The anger in the west over the composition of the Government’s new cabinet goes to the heart of our centralised political system
ALL TALK? Former Taoiseach Leo Varadkar speaking in Westport Town Hall in 2018 at a forum entitled Creating Stronger Rural Economies and Communities. However, Dr John Bradley argues that Government plans like Project Ireland 2040 do not come even close to what is needed to really ignite balanced regional development. Pic: Maxwells
Dr John Bradley
The distorted distribution of cabinet seats in the new government generated anger in the counties west of the Shannon. The ghost of Oliver Cromwell has been invoked. But the Dublin view is that this reaction is history-denying, inward looking parochialism. Professor Diarmaid Ferriter set out this case in the Irish Times on Friday last (‘Western People overplays victim card’).
Leaving aside the more emotive and personal objections to the composition of the government, the anger in the West goes to the heart of our political system. Our national governance system is among the most centralised in the EU. In Ireland, centralisation is used politically as a way of avoiding having to face the challenges generated by competing localisms. It is much neater to run things from the centre.
Representation in US Congress (as in our DΡil) is proportional to population but each US State also has two Senators, irrespective of its population. We in Ireland have no such balancing institutional arrangement to serve as a guarantor of regional fairness. Consequently, when it comes to exercising power, an Irish region naturally feels that it must have a strong presence in Cabinet. Is it any surprise that a Cabinet with no voting member from west of the Shannon caused dismay?

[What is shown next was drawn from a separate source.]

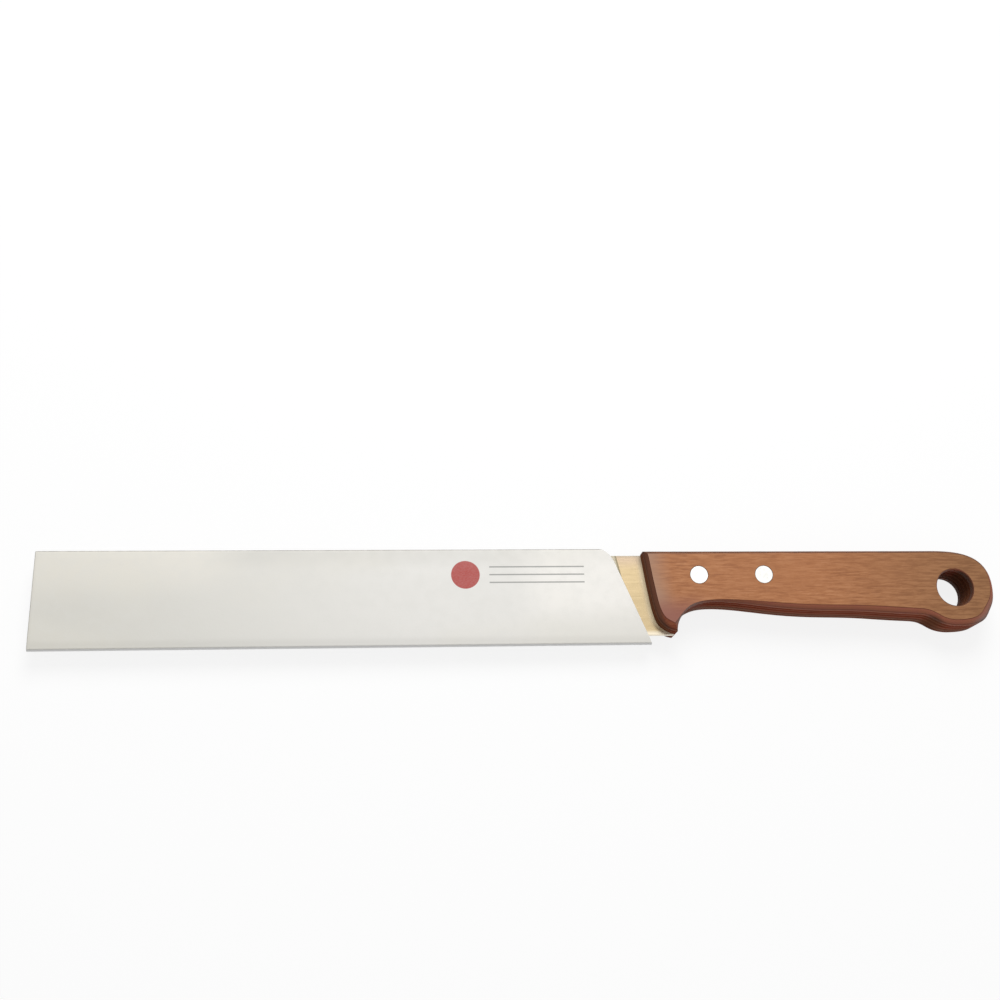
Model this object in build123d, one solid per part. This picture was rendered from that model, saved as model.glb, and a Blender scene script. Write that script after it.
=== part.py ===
from build123d import *
from math import cos, pi, sin
import os

# Carving knife with a laminated handle, lying flat in its folded card sleeve.
# Each piece is drawn in the blade's frame: X = 0 at the front of the handle and grows to the butt,
# Y = 0 along the spine with the cutting edge below it, Z = 0 on the middle plane of the steel.
# The last step moves that frame so that the origin lies under the middle of the whole object.

# Blade, mm
blade_length = 203.2
heel_depth = 28.6
stock = 1.8
tip_thickness = 1.0
edge_thickness = 0.12
bevel_height = 1.3
bevel_shoulder = 0.6
ricasso_length = 15.0
plunge_length = 6.0
edge_rise = 1.4
tip_drop = 4.2
tip_round = 0.5

# Tang, mm
heel_set_back = 10.1
tang_length = 52.0
tang_depth = 14.6
tang_throat_depth = 22.4
tang_throat_length = 8.0
tang_corner = 4.0

# Handle, mm
handle_length = 126.4
handle_depth = 27.2
face_veneer = 2.4
inner_veneer = 1.2
inner_count = 3
edge_round = 2.0
hole_diameter = 13.2
hole_from_butt = 14.5
hole_below_spine = 13.9
hole_ease = 0.5

# Compression rivets, mm
rivet_from_front = 19.2
rivet_from_tang_end = 9.5
rivet_below_spine = 8.7
rivet_head = 6.6
rivet_head_height = 1.2
rivet_tube = 4.2
rivet_pin = 2.7
rivet_break = 0.2
rivet_end_gap = 0.6

# Card sleeve, mm
card = 0.5
sleeve_play = 0.3
sleeve_reach = 208.6
tip_lean = 0.7
sleeve_above = 2.65
sleeve_below = 31.9
fold_round = 0.9
mouth_set_back = 11.1
mouth_lean = 13.7
mouth_round = 5.0
glue_flap = 9.0

# Run past a face so that a cut goes right through, mm
overrun = 2.0

# Levels through the thickness, from the middle plane out to the cheek
half_stock = stock / 2
cheek = half_stock + inner_count * inner_veneer + face_veneer
cavity = half_stock + sleeve_play
panel = cavity + card

# Outline of the handle, anticlockwise from the top of the front: how far back, how far down
# and how strongly the edge is rounded there, as shares of the length, the depth and the rounding
front_shares = [
    (0.0000, -0.0100, 0.60),
    (0.0025, 0.0900, 0.70),
    (0.0065, 0.2400, 0.72),
    (0.0110, 0.4000, 0.74),
    (0.0158, 0.5500, 0.76),
    (0.0210, 0.7000, 0.78),
    (0.0270, 0.8150, 0.86),
    (0.0345, 0.9050, 1.00),
    (0.0470, 0.9720, 1.12),
]
grip_shares = [
    (0.0830, 1.046, 0.95),
    (0.0940, 0.872, 0.30),
    (0.1200, 0.748, 0.25),
    (0.155, 0.682, 0.20),
    (0.205, 0.665, 0.25),
    (0.260, 0.683, 0.40),
    (0.320, 0.718, 0.60),
    (0.400, 0.762, 0.78),
    (0.500, 0.790, 0.86),
    (0.610, 0.805, 0.92),
    (0.700, 0.834, 0.98),
    (0.765, 0.852, 0.95),
    (0.802, 0.878, 0.90),
    (0.836, 0.963, 0.90),
    (0.868, 1.005, 0.92),
    (0.905, 1.008, 1.00),
    (0.940, 0.984, 1.15),
    (0.965, 0.925, 1.30),
    (0.982, 0.815, 1.25),
    (0.995, 0.695, 1.05),
    (1.000, 0.555, 0.85),
    (0.9985, 0.410, 0.70),
    (0.989, 0.268, 0.60),
    (0.969, 0.148, 0.55),
    (0.938, 0.064, 0.50),
    (0.893, 0.014, 0.50),
    (0.845, -0.0010, 0.50),
    (0.800, -0.0020, 0.50),
]

# Blade stations from the plunge to the point, and where the grind and the belly start
station_shares = [0.0, 0.15, 0.3, 0.45, 0.58, 0.7, 0.8, 0.88, 0.94, 0.98, 1.0]
grind_share = 0.24
belly_share = 0.55
belly_power = 2.2
drop_share = 0.7

# Steps round the edge of the cheek, from the flank to the face, and the turn it stops at, which
# leaves a crease along the face
round_steps = 3
round_turn = 0.31 * pi


def outline_points(inset):
    """Points round the handle's outline, moved in by a share of the local rounding."""
    ring = front_shares + grip_shares
    places = [Vector(x * handle_length, -y * handle_depth) for x, y, _ in ring]
    moved = []
    for i, place in enumerate(places):
        before = (place - places[i - 1]).normalized()
        after = (places[(i + 1) % len(places)] - place).normalized()
        inward_before = Vector(-before.Y, before.X)
        inward_after = Vector(-after.Y, after.X)
        mitre = (inward_before + inward_after) / (1 + inward_before.dot(inward_after))
        moved.append(place + mitre * (inset * ring[i][2] * edge_round))
    return moved


def curve_through(points, rim_points):
    """Smooth curve whose points keep the same spacing values as those of the outer rim."""
    spacing = [0]
    for start, end in zip(rim_points, rim_points[1:]):
        spacing.append(spacing[-1] + (end - start).length)
    return Edge.make_spline(points, parameters=[step / spacing[-1] for step in spacing])


def handle_outline(inset=0):
    """Flat face of the handle's outline: front, grip with notch and butt, and straight top."""
    rim = outline_points(0)
    points = outline_points(inset)
    tip = len(front_shares)
    front = curve_through(points[:tip + 1], rim[:tip + 1])
    grip = curve_through(points[tip:], rim[tip:])
    return make_face([front, grip, Edge.make_line(points[-1], points[0])])


def rod(place, radius, low, high):
    """Upright cylinder between two levels."""
    return Pos(place[0], place[1], low) * Cylinder(radius, high - low, align=(Align.CENTER, Align.CENTER, Align.MIN))


rivet_places = [(x, -rivet_below_spine) for x in (rivet_from_front, tang_length - rivet_from_tang_end)]
hole_place = (handle_length - hole_from_butt, -hole_below_spine)


def through_holes(low, high):
    """Hanging hole and the two rivet holes."""
    cut = rod(hole_place, hole_diameter / 2, low, high)
    for place in rivet_places:
        cut += rod(place, rivet_tube / 2, low, high)
    return cut


def inner_ply(low, high):
    """One flat veneer between two levels, cut to the outline and drilled."""
    ply = extrude(Pos(0, 0, low) * handle_outline(), high - low)
    return ply - through_holes(low - overrun, high + overrun)


def face_ply():
    """Outer veneer of the near side: flat flank, rounded edge, hole and seats for the rivet heads."""
    low = cheek - face_veneer
    shoulder = cheek - edge_round
    ply = extrude(Pos(0, 0, low) * handle_outline(), shoulder - low)
    rings = []
    for i in range(round_steps + 1):
        turn = round_turn * i / round_steps
        level = shoulder + edge_round * sin(turn) / sin(round_turn)
        rings.append(Pos(0, 0, level) * handle_outline((1 - cos(turn)) / (1 - cos(round_turn))))
    ply += loft(rings)
    for place in rivet_places:
        ply -= rod(place, rivet_head / 2, cheek - rivet_head_height, cheek + overrun)
    ply -= through_holes(low - overrun, cheek + overrun)
    rim = ply.edges().filter_by(GeomType.CIRCLE).group_by(Axis.Z)[-1]
    return fillet(rim.sort_by(Axis.X)[-1], hole_ease)


def far_side(piece):
    """The same piece on the far side of the steel."""
    return mirror(piece, about=Plane.XY)


def tang_face():
    """Half tang: in line with the spine, stepped up from the heel, rounded at its lower end."""
    outline = Polyline(
        (0, 0),
        (tang_length, 0),
        (tang_length, -tang_depth),
        (heel_set_back + tang_throat_length, -tang_depth),
        (heel_set_back, -tang_throat_depth),
        (heel_set_back, -heel_depth),
        (0, -heel_depth),
        close=True,
    )
    face = make_face(outline)
    ends = face.vertices().filter_by_position(Axis.X, heel_set_back + tang_throat_length / 2, tang_length)
    ends = ends.filter_by_position(Axis.Y, -heel_depth, -tang_depth / 2)
    return fillet(ends, tang_corner)


def tang():
    """Tang at full stock, drilled for the rivets."""
    plate = extrude(tang_face(), half_stock, both=True)
    for place in rivet_places:
        plate -= rod(place, rivet_tube / 2, -cheek, cheek)
    return plate


def tang_slot():
    """Slot in the core veneer: the tang's own shape, open along the handle's top."""
    above = Pos(tang_length / 2, overrun / 2) * Rectangle(tang_length, overrun)
    return extrude(tang_face() + above, half_stock, both=True)


def blade_section(x, spine, edge, back, shoulder, grind):
    """Six-sided section across the blade: flat back, ground flank and cutting bevel."""
    bevel = min(bevel_height, (spine - edge) / 3)
    grind_top = spine - grind * (spine - edge - bevel)
    half_edge = edge_thickness / 2
    points = [
        (spine, back / 2),
        (grind_top, back / 2),
        (edge + bevel, shoulder / 2),
        (edge, half_edge),
        (edge, -half_edge),
        (edge + bevel, -shoulder / 2),
        (grind_top, -back / 2),
        (spine, -back / 2),
    ]
    return Plane.YZ.offset(x) * make_face(Polyline(*points, close=True))


def ground_section(share):
    """Section of the ground blade at a share of the way from the plunge to the point."""
    start = -ricasso_length - plunge_length
    x = start + share * (-blade_length - start)
    drop = max(0, share - drop_share) / (1 - drop_share)
    belly = max(0, share - belly_share) / (1 - belly_share)
    spine = -tip_drop * drop ** 2
    straight = -heel_depth + edge_rise * share
    edge = straight + (-tip_drop - tip_round - straight) * belly ** belly_power
    back = stock + (tip_thickness - stock) * share
    return blade_section(x, spine, edge, back, bevel_shoulder, grind_share)


def blade():
    """Stamped blade and half tang in one piece."""
    body = loft([ground_section(share) for share in station_shares])
    full = [blade_section(x, 0, -heel_depth, stock, stock, grind_share) for x in (-ricasso_length, heel_set_back)]
    plunge = loft([full[0], ground_section(0)], ruled=True)
    return body + plunge + loft(full, ruled=True) + tang()


def rivet_half(place, core):
    """Head seated in the near cheek, with its shank reaching to the far head's seat."""
    reach = -(cheek - rivet_head_height)
    head = rod(place, rivet_head / 2, cheek - rivet_head_height, cheek)
    head = chamfer(head.faces().sort_by(Axis.Z)[-1].edges(), rivet_break)
    if core:
        return head + rod(place, rivet_pin / 2, reach + rivet_head_height, cheek - rivet_head_height)
    tube = rod(place, rivet_tube / 2, reach, cheek - rivet_head_height)
    return head + tube - rod(place, rivet_pin / 2, reach - overrun, cheek - rivet_head_height - rivet_end_gap)


def sleeve_outline():
    """Side view of the card: nearly square tip end, leaning mouth with a rounded upper corner."""
    corners = [
        (-sleeve_reach + tip_lean, sleeve_above),
        (-mouth_set_back, sleeve_above),
        (-mouth_set_back + mouth_lean, -sleeve_below),
        (-sleeve_reach, -sleeve_below),
    ]
    face = make_face(Polyline(*corners, close=True))
    upper = face.vertices().sort_by(Axis.Y)[-2:].sort_by(Axis.X)[-1]
    return fillet(upper, mouth_round)


def sleeve():
    """Card folded round the blade: two panels, folds along both edges, glued flap, closed tip end."""
    height = sleeve_above + sleeve_below
    middle = (sleeve_above - sleeve_below) / 2
    length = sleeve_reach + mouth_lean
    start = Plane.YZ.offset(-sleeve_reach)
    outer = extrude(start * Pos(middle, 0) * RectangleRounded(height, 2 * panel, fold_round), length)
    hollow = RectangleRounded(height - 2 * card, 2 * cavity, fold_round - card)
    inner = extrude(Plane.YZ.offset(-sleeve_reach + tip_lean + card) * Pos(middle, 0) * hollow, length)
    flap_middle = -sleeve_below + fold_round + glue_flap / 2
    flap = extrude(start * Pos(flap_middle, -panel) * SlotOverall(glue_flap, 2 * card), length)
    return (outer + flap - inner) & extrude(sleeve_outline(), 2 * panel, both=True)


def all_pieces():
    """Every piece by name, in the blade's frame."""
    pieces = {"blade": blade()}
    pieces["core_veneer"] = inner_ply(-half_stock, half_stock) - tang_slot()
    for i in range(inner_count):
        low = half_stock + i * inner_veneer
        ply = inner_ply(low, low + inner_veneer)
        pieces[f"near_veneer_{i + 1}"] = ply
        pieces[f"far_veneer_{i + 1}"] = far_side(ply)
    pieces["near_face_veneer"] = face_ply()
    pieces["far_face_veneer"] = far_side(pieces["near_face_veneer"])
    for name, place in zip(("front", "rear"), rivet_places):
        pieces[f"{name}_rivet_tube"] = rivet_half(place, core=False)
        pieces[f"{name}_rivet_pin"] = far_side(rivet_half(place, core=True))
    pieces["card_sleeve"] = sleeve()
    return pieces


middle_x = (handle_length - sleeve_reach) / 2
middle_y = (sleeve_above - sleeve_below) / 2
placing = Pos(-middle_x, -middle_y, cheek)

os.makedirs("parts", exist_ok=True)
for name, piece in all_pieces().items():
    export_step(placing * piece, f"parts/{name}.step")
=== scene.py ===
# %% [markdown]
# # A carving knife in its card sleeve
# The real object is a flat ground blade between nine bonded veneers, held by two compression rivets,
# with a folded card sleeve pushed over the steel. The construction model already has every piece,
# so this lesson loads it as a fixed frame, finishes each piece, and makes again only what a stiff
# solid can't show: the card, which is bowed and creased.

# %% Load the frame
from collections import namedtuple
from math import cos, radians, sin

import bmesh
import bpy
import numpy as np
from mathutils import Matrix, Vector


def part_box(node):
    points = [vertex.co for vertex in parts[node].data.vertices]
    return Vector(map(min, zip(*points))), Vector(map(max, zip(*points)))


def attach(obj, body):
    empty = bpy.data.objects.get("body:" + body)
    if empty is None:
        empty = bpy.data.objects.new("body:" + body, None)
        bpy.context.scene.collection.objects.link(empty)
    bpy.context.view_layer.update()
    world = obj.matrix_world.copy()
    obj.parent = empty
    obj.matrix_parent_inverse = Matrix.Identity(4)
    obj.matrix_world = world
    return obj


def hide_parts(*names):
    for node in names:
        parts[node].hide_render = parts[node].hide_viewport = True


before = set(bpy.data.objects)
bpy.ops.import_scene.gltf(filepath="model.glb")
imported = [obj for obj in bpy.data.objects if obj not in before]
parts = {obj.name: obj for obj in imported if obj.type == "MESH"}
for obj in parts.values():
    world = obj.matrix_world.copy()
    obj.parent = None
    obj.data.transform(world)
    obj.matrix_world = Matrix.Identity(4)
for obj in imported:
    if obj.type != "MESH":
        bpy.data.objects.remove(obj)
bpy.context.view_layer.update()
print("pieces from the frame:", ", ".join(sorted(parts)))


def add_object(name, data):
    """A new object for some data, linked to the scene."""
    made = bpy.data.objects.new(name, data)
    bpy.context.scene.collection.objects.link(made)
    return made

# %% [markdown]
# ## The viewpoint
# A camera is a place, three directions and a lens. It could be aimed by hand, but four corners of the
# sleeve and the outline of the grip are enough to work the view out, so the angles are written here
# and the matrix is built from them. The view leans a little from the tip's side and from below.

# %% Camera
lean_to_tip = radians(6.66)
lean_to_edge = radians(18.607)
roll = radians(-2.11)
eye = Vector((-0.06264, -0.12293, 0.4751))

backward = Vector((
    -sin(lean_to_tip) * cos(lean_to_edge),
    -sin(lean_to_edge),
    cos(lean_to_tip) * cos(lean_to_edge),
))
level_right = Vector((0, 1, 0)).cross(backward).normalized()
level_up = backward.cross(level_right)
right = cos(roll) * level_right + sin(roll) * level_up
up = cos(roll) * level_up - sin(roll) * level_right

view = add_object("camera", bpy.data.cameras.new("camera"))
view.matrix_world = Matrix.Translation(eye) @ Matrix((right, up, backward)).transposed().to_4x4()
view.data.sensor_width = 36.0
view.data.lens = 50.35
view.data.clip_start = 0.01
bpy.context.scene.camera = view
print("camera at", [round(v, 4) for v in eye], "lens", view.data.lens)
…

Even when there is a regional presence in Cabinet, the shift of population towards the Dublin metropolitan area, and to a lesser extent to Cork, means that power has moved decisively to these cities. This shift drives the manner in which regional development planning is now handled.
For example, the central message of Project Ireland 2040 is that there are five dynamic metropolitan areas in Ireland, clustered about Dublin, Cork, Limerick, Galway and Waterford, where most of the economic action in our country takes place. The rest of the country is treated as a rather static, under-populated, rural poor relation, whose existence is acknowledged but which in deemed incapable of robust, self-sustaining development.
Using sophisticated public relations, such stark views are never asserted so nakedly. Comforting words are used to persuade us that the centre really cares about the regions. And a general failure of western politicians of all parties to co-operate and build a case for more radical approaches to regional development makes it all too easy for the centralising vision to drive out alternatives. Since they will not hang together, they hang separately.
If this distortion is to be reversed we urgently need to move away from personality and county-based politics and explore the origins of the east-west development imbalances and possible solutions. When and how did they originate? Were there opportunities in the past to redirect economic development in a different and more spatially equitable direction? Were these opportunities seized? If not, why not?
History repeating
The Cromwellian ghost still stalks the land. The Plantation of the mid-17th century initiated and formalised the political and economic peripherality of Connaught. The gradual improvement in transport infrastructure on the island – roads, ports and towards the end of the 18th century, canals – largely bypassed Connaught and much of the rest of the Atlantic coast. The infrastructure deficit was massive and this constrained the emergence and growth of towns that could act as incubators of the modernisation and development that would arrive in the 19th century.
The first systematic efforts to improve road and harbour infrastructure in Connaught took place under the guidance of the Scottish engineer Alexander Nimmo. But resources were modest and left Connaught on a trajectory of underdevelopment that became devastating with the onset of the Great Famine.
What Nimmo initiated for roads and harbours William Dargan and others initiated for rail. While these rail links might have prospered in a region that had strong and growing towns and cities, they had less success in Connaught with its dispersed small towns and its post-Famine imploding population. Towards the end of the 19th century a modest kind of integrated regional development did emerge with the Congested Districts Board (CDB). But this initiative was abandoned in the early years of independence and responsibility spread across many different government departments who continue to kick regional strategy into the long grass.
In Mayo hopeful initiatives are being undertaken by the County Council. Mayo 2040, An Economic Strategy for County Mayo, is the very first effort to take a serious look at regional development opportunities from an informed and integrated county perspective. For the first time it may be possible to break out of our restrictive Cromwellian legacy. Local councillors and TDs from all Western counties need to participate in these kinds of initiatives. Collaboratively they could make a real difference. In isolation they are weak and the agenda will continue to be driven by the big urban centres.
Murrisk-based Dr John Bradley is a former Research Professor at the ESRI, thereafter he has been an international research consultant in economic development.